Saturday, 2 November 2013

Ultrasis - Beating the blues?

Ultrasis, a provider of interactive health care services, also features in this weekend's FT. Investors who bought shares early this year when the share price hovered just above 0.2p will be sitting on very healthy paper profits indeed.

http://www.ft.com/cms/s/0/3c83aa18-4323-11e3-9d3c-00144feabdc0.html?siteedition=uk#axzz2jV2hHMc1

It's not a company I'm familiar with, and a quick look through it's financials doesn't inspire me to buy shares in the company. From what I can see revenues and profits have steadily fallen over the past five years, and indeed the company was loss making in 2011 and 2012.

Whilst they have recently won a new, possibly lucrative contract, the financial details of the contract have not been disclosed.

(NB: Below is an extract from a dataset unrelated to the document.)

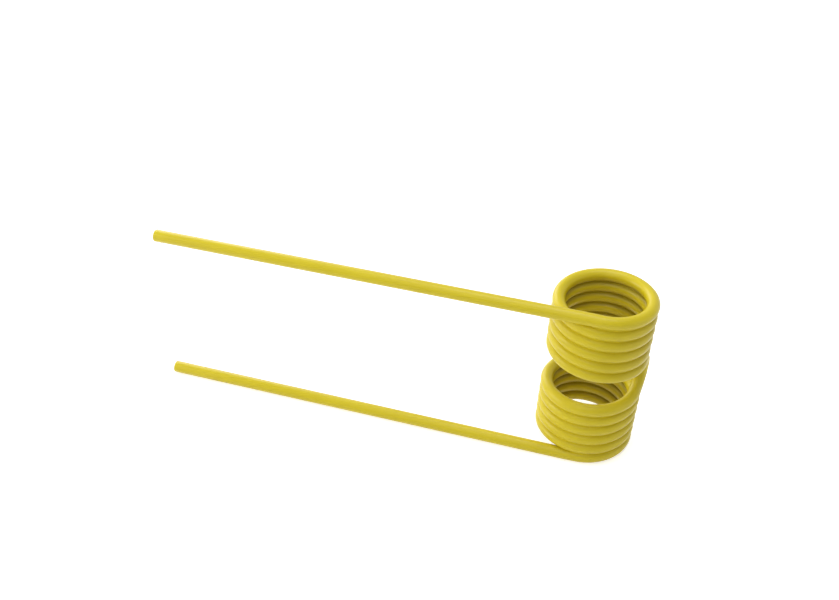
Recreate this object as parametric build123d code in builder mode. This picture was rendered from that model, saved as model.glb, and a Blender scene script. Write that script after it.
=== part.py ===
from build123d import *

import math
import os

# Spring tine of a hay pickup or rake, bent from one round spring-steel wire. A straight
# leg runs into each of two close-wound coils of opposite hand on one axis, and a U-shaped
# bridge joins the inner ends of the coils. A bolt through the bridge holds the tine on its
# bar, and the coils let each leg give way by itself.
#
# +Z is the coil axis, with the origin on it half way between the coils. The legs run to -X
# and touch the coils on their -Y side, and the bridge stands out on the +X side. The plane
# Z = 0 is a plane of symmetry. Lengths are in millimetres and angles in degrees.

# Wire
wire_diameter = 5.5

# Legs
leg_length = 198.5  # from the coil axis to the cut tip
leg_bend_radius = 175.0  # of the slight bend that sets the leg square to the coil axis
tip_chamfer = 0.3

# Coils
coil_inner_diameter = 33.6
turn_gap = 0.1  # between neighbouring turns
whole_turns = 5
leg_angle = -90.0  # about the coil axis from +X, where the leg touches the coil
bridge_angle = -8.0  # where the last turn ends

# Bridge
bridge_inner_width = 11.7  # room for the bolt, along the coil axis
bridge_straight = 1.0  # from the end of the last turn to the U bend

# The helix of one coil
wire_radius = wire_diameter / 2
coil_radius = (coil_inner_diameter + wire_diameter) / 2
coil_pitch = wire_diameter + turn_gap
coil_turns = whole_turns + (bridge_angle - leg_angle) / 360
coil_height = coil_pitch * coil_turns
helix_slope = math.atan(coil_pitch / (2 * math.pi * coil_radius))

# Levels above the plane of symmetry, from the U bend out to the leg
bridge_bend_radius = (bridge_inner_width + wire_diameter) / 2
bend_height = bridge_bend_radius * math.cos(helix_slope)
coil_foot = bend_height + bridge_straight * math.sin(helix_slope)
coil_top = coil_foot + coil_height
leg_level = coil_top + leg_bend_radius * (1 - math.cos(helix_slope))
leg_bend_reach = leg_bend_radius * math.sin(helix_slope)

# The upper coil winds clockwise from its foot at the bridge up to its top at the leg
upper_coil = Helix(
    coil_pitch, coil_height, coil_radius, center=(0, 0, coil_foot), lefthand=True, mode=Mode.PRIVATE
)

with BuildPart() as spring_tine:
    with BuildLine() as centre_line:
        upper_leg = Line(
            (-leg_length, -coil_radius, leg_level), (-leg_bend_reach, -coil_radius, leg_level)
        )
        TangentArc(upper_leg @ 1, (0, -coil_radius, coil_top), tangent=upper_leg % 1)
        placed_coil = add(upper_coil, rotation=bridge_angle).edge()
        into_bridge = -(placed_coil % 0)
        last_straight = Line(placed_coil @ 0, placed_coil @ 0 + into_bridge * bridge_straight)
        mirror(about=Plane.XY)
        bend_start = last_straight @ 1
        bend_end = (bend_start.X, bend_start.Y, -bend_start.Z)
        TangentArc(bend_start, bend_end, tangent=into_bridge)
    with BuildSketch(Plane(origin=upper_leg @ 0, z_dir=upper_leg % 0)):
        Circle(wire_radius)
    sweep(path=centre_line.line)
    cut_tips = spring_tine.faces().filter_by(Plane.YZ).sort_by(Axis.X)[:2]
    chamfer(cut_tips.edges(), tip_chamfer)

spring_tine.part.label = "spring_tine"

wire_length = centre_line.wire().length
print(f"turns in each coil {coil_turns:.2f}, leg spacing {2 * leg_level:.1f}")
print(f"wire length {wire_length:.0f}, volume {spring_tine.part.volume:.0f}")

os.makedirs("parts", exist_ok=True)
export_step(spring_tine.part, "parts/spring_tine.step")
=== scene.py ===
# %% [markdown]
# # Spring tine
#
# This is the tine of a hay pickup or a rake: one round spring-steel wire, bent into two
# straight legs, two coils and a U-shaped bridge between them, then coated yellow. The
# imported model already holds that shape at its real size. This script gives it its coat,
# a white studio and a camera.

import math

import bpy
from mathutils import Matrix, Vector


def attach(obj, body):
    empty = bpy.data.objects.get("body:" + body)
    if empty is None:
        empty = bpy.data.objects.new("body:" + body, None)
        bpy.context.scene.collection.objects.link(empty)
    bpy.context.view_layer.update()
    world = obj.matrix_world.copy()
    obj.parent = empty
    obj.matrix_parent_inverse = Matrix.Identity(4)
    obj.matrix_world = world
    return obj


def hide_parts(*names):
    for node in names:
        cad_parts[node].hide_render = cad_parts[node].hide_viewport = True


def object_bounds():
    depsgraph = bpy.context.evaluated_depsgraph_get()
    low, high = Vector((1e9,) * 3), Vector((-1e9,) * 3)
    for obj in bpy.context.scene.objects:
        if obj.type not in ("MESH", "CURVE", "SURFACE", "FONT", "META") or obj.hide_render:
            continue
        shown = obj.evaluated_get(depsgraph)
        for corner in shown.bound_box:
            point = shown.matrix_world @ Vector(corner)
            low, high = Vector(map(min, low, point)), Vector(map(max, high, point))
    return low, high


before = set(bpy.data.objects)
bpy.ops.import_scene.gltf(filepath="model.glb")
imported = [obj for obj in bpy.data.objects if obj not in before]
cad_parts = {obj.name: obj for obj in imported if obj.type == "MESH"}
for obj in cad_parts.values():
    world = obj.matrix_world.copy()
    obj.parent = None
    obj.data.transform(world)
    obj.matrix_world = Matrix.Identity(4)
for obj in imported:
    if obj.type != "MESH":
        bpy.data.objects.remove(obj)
cad_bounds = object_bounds()

bpy.ops.object.select_all(action="DESELECT")
print("packed model", [round(side, 4) for corner in cad_bounds for side in corner])

# %% [markdown]
# ## Sizes of the wire
#
# The real tine is bent cold on a coiling machine: the wire is fed round a mandrel, and the
# pitch of the coil is set so that the turns almost touch. Its line is therefore made of a
# few exact runs: a straight leg, a slight bend, a helix, a short straight and half a U
# bend. The other half is its mirror image. All lengths are in metres.

# %% Sizes of the wire
WIRE_RADIUS = 0.00275
COIL_RADIUS = 0.01955
COIL_PITCH = 0.0056
COIL_FOOT = 0.008637  # the height at which the coil leaves the bridge
COIL_TURNS = 5.2278
BRIDGE_ANGLE = math.radians(-8)
BRIDGE_STRAIGHT = 0.001
BRIDGE_BEND = 0.0086
LEG_BEND = 0.175
LEG_TIP = -0.1985

slope = math.atan(COIL_PITCH / (math.tau * COIL_RADIUS))
coil_top = COIL_FOOT + COIL_PITCH * COIL_TURNS
print("slope of the turns", round(math.degrees(slope), 2), "coil top", round(coil_top, 5))

# %% [markdown]
# ## Wire
#
# A curve with a round bevel would be the quick way to a wire. It gives little say in where
# the faces lie, though, and a satin gloss shows every uneven face. Here one ring of the
# wire is carried along by the tools of edit mode instead: the Screw modifier turns and
# lifts it into a coil, spin bends it, and extrude draws it out straight. Each run meets
# the next tangent, because the ring stands square to the wire.

# %% One ring at the foot of the upper coil
WIRE_SIDES = 32

foot = Matrix.Rotation(BRIDGE_ANGLE, 4, "Z") @ Vector((COIL_RADIUS, 0, COIL_FOOT))
bpy.ops.mesh.primitive_circle_add(
    vertices=WIRE_SIDES,
    radius=WIRE_RADIUS,
    location=foot,
    rotation=(math.pi / 2 - slope, 0, BRIDGE_ANGLE),
)
tine = bpy.context.object
tine.name = "bent_wire"
bpy.ops.object.transform_apply(location=True, rotation=True, scale=True)
print("ring of", len(tine.data.vertices), "corners")

# %% Coil
STEPS_PER_TURN = 96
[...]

Losses at the interim stage of 2013 have continued and the balance sheet doesn't look very strong.

What would also concern me is that they appear to have just acquired a £0.5m revenue company with a pre-tax profit of just £91,000 for nearly £5m. Ultrasis itself is currently valued at £18.5m.

I might be missing something here, and "Beating the Blues" might be a massive booster to revenue and earnings in the future, but with revenue of just £480,000 at the interim stage, there's an awful lot of expectation already priced in.

As ever, no advice intended or given.